Who Will Get the Kidney Transplant?

Who Will get the Kidney Transplant?

By: Dr. Ivan Begov

Too many people in the United States are suffering from End Stage Kidney Disease requiring dialysis. This is a condition that could be cured by transplanting a kidney either from a deceased donor or from a friend or relative. However, there are almost 100,000 people waiting for a kidney transplant at any given time, while only around 16,000 organs are being donated per year. This overwhelming shortage of donors is leading to long waiting times on the transplant list (about 5 years in Illinois).

As some of you may already know, the new Kidney Allocation System is coming up in just a few months at the end of 2014 which will make changes to how kidneys are distributed. Why change the rules? Well, while there are certain exceptions, currently it’s mostly a “first come, first served” policy of distributing kidneys. This means a perfect kidney from a 17-year-old could end up going to a 79-year-old person with heart disease and diabetes while a young patient may get an older kidney. With the severe shortage of organs, most people agree it makes sense to get as many years out of this limited resource as we can. Here are the main changes:

New start time for waiting:

The clock starts on the day patients start dialysis, not just when they are evaluated and put on the formal waiting list. For example, if Joe started dialysis 18 months ago but his listing was delayed for 4 months due to him not being able to get in to see the cardiologist for medical clearance, he will still get credit for those 4 months which under the current system would be lost. Patients are still allowed to get on the waiting list when their kidney function is below 20% even if they are not on dialysis yet.

Life-expectancy matching:

Every donor kidney will get a score. The new rules will match the best kidneys with the top 20% of people with the longest life expectancy. Who will benefit? Likely younger, healthier patients. The flipside is if you are an older patient with diabetes, you may be at a disadvantage.

Reduced waste:

Currently, kidneys which have a lower score (lower functioning) often are turned down and go to waste. In the new system, they will be offered in a wider geographical region to those who are willing to accept this risk and get a kidney faster (For example, Mildred, a 78-year-old lady with significant heart disease, who has a relatively short life expectancy could choose this option).

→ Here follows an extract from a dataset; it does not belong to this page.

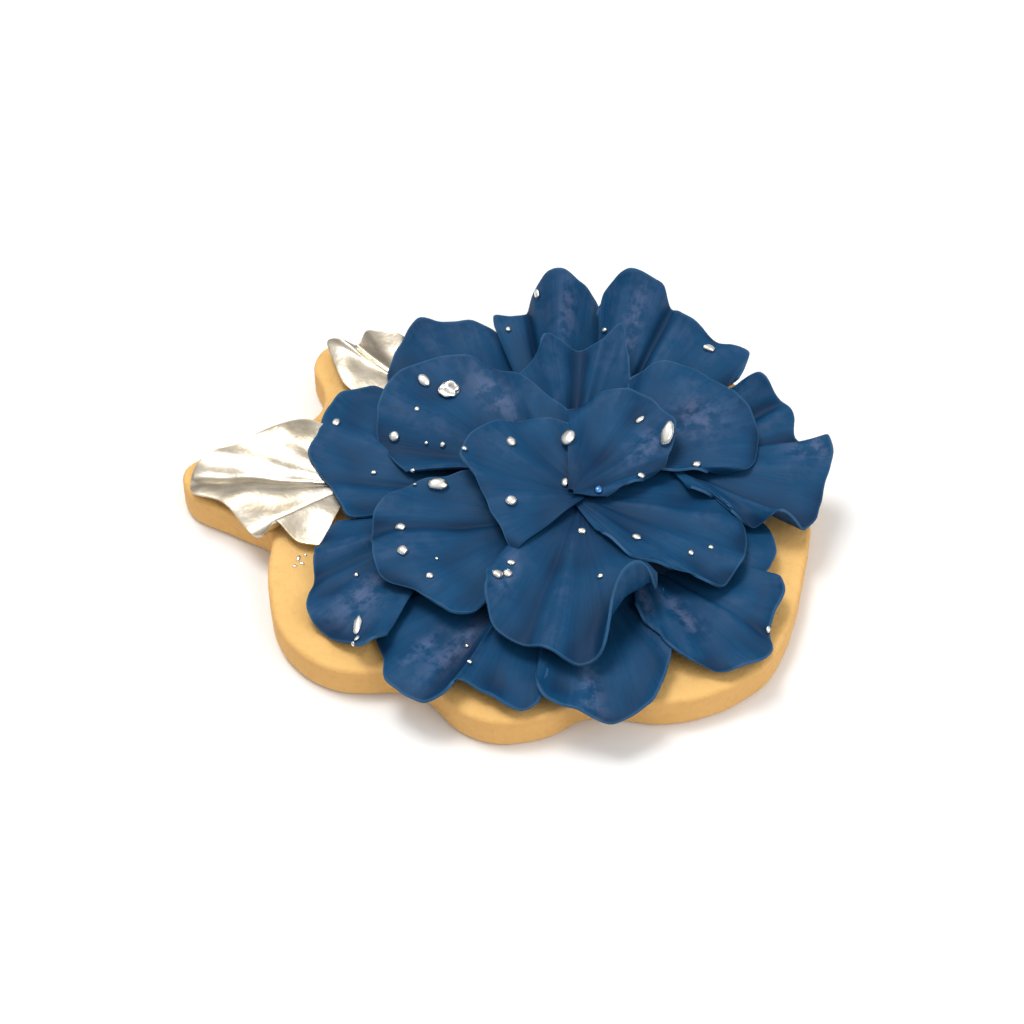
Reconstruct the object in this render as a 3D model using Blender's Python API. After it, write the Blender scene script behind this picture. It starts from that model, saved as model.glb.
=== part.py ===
"""An iced sugar cookie: a lobed biscuit carrying a ruffled sugar-paste flower and two leaves.

Every petal and leaf is a thin sheet of sugar paste shaped like a fan: it spreads from a root near
the middle of the flower out to a rim that rises and falls. The rims are given by a few knots, the
sheets are laid one after the other, and each sheet is lifted wherever it would touch the ones
below it. Lengths in the tables are millimetres, bearings are degrees round the flower's axis, with
0 at +X and 90 at +Y. The origin is on the underside of the biscuit, on the flower's axis.
"""

import math

import bpy
import numpy as np

MM = 0.001

# ---------------------------------------------------------------- driving sizes (millimetres)
BISCUIT_THICKNESS = 6.0
BISCUIT_TOP_ROUND = 0.8         # radius of the rounded upper edge
BISCUIT_FOOT_ROUND = 1.0        # radius of the rounded lower edge
BISCUIT_SIDES = 92              # points round the outline
ROUND_STEPS = 3                 # facets across each rounded edge

PASTE_THICKNESS = 0.8           # rolled thickness of the sugar paste
CLEARANCE = 0.4                 # air kept between two sheets
RIM_FACET = 3.3                 # facet length along a rim
FAN_STEPS = 6                   # rows of points between a sheet's root and its rim
ROOT_START = 0.10               # share of the way to the rim at which a sheet begins
LEAN = 1.3                      # how late a sheet rises towards its rim's mean height
CROWN = 0.6                     # how far a sheet bulges between root and rim

RELIEF_CELL = 0.5               # cell of the height map of what is already laid
RELIEF_HALF = 66.0              # half the side of that map
FACET_SAMPLES = 7               # test points along each side of a facet
LAYING_ROUNDS = 40

# ---------------------------------------------------------------- biscuit outline
# (bearing, reach): the lobed outline, read anticlockwise from the right-hand side
BISCUIT_OUTLINE = [
    (0, 36.5), (14, 38), (30, 39), (48, 39.5), (66, 38), (82, 35), (98, 36), (112, 38), (124, 41.5),
    (131, 49), (136, 53.5), (141, 52), (145, 47), (151, 45.5), (159, 50), (164, 56), (169, 60.5),
    (174, 58.5), (178, 51), (182, 45.5), (190, 46.3), (202, 47.5), (211, 46.8), (219, 43.8), (227, 38),
    (234, 36.5), (245, 38.5), (254, 38.4), (264, 36), (273, 32.8), (282, 33.4), (291, 35.8), (300, 37.4),
    (309, 38.4), (319, 38.6), (332, 37.2), (346, 36),
]

# ---------------------------------------------------------------- sheets, in the order they are laid
# name, root (x, y, height), how late the rim's waves set in, rim as (bearing, reach, height)
LEAVES = [
    ("leaf_left", (-33.0, 6.0, 8.0), 2.2, [
        (188, 38, 7.5), (186.5, 41.5, 8), (182, 44.5, 9.5), (183.5, 47.5, 7.5), (176.5, 53.5, 7.5),
        (175, 58, 7.5), (170.5, 59, 7), (167, 57, 8), (165, 53, 9), (160, 48.5, 9.5), (157.5, 43, 11.5),
        (156, 38, 10)]),
    ("leaf_back", (-22.5, 25.0, 7.5), 2.2, [
        (143, 37, 8), (142.5, 44.5, 7.5), (139.5, 49, 8), (137, 52.5, 9), (135.5, 50, 10.5),
        (134, 48, 8.5), (132, 47.5, 11.5), (127.5, 44, 11.5), (124, 40, 9)]),
]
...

Priority for Living Organ Donors:

In the rare instance where a living donor (of any organ) needs a kidney transplant, he or she will get priority in obtaining a kidney faster. Most people would agree that this is ethical and fairly honors the gift that person made .

Greater access for disadvantaged patients:

Currently patients with blood type B and those who have antibodies that cause immune sensitivity (such as patients who have needed blood transfusions in the past) wait the longest for new kidneys. The new system would give those patients priority to try to decrease their waiting time.

I’m sure there will be different reactions to the above changes. While the new system may somewhat help alleviate the shortage of deceased donor kidneys, you as a patient can also play an active role by having a family member donate a kidney directly to you. This can be a very difficult decision for both of you. However, realizing that living donor kidneys, in general, last longer than deceased donor kidneys, and getting educated on the process of donor evaluation can help you understand that the risks are relatively small and the potential benefit of not needing dialysis and prolonging someone’s life is priceless. Please consider becoming a donor! I myself am a registered donor and I encourage all of you to do the same.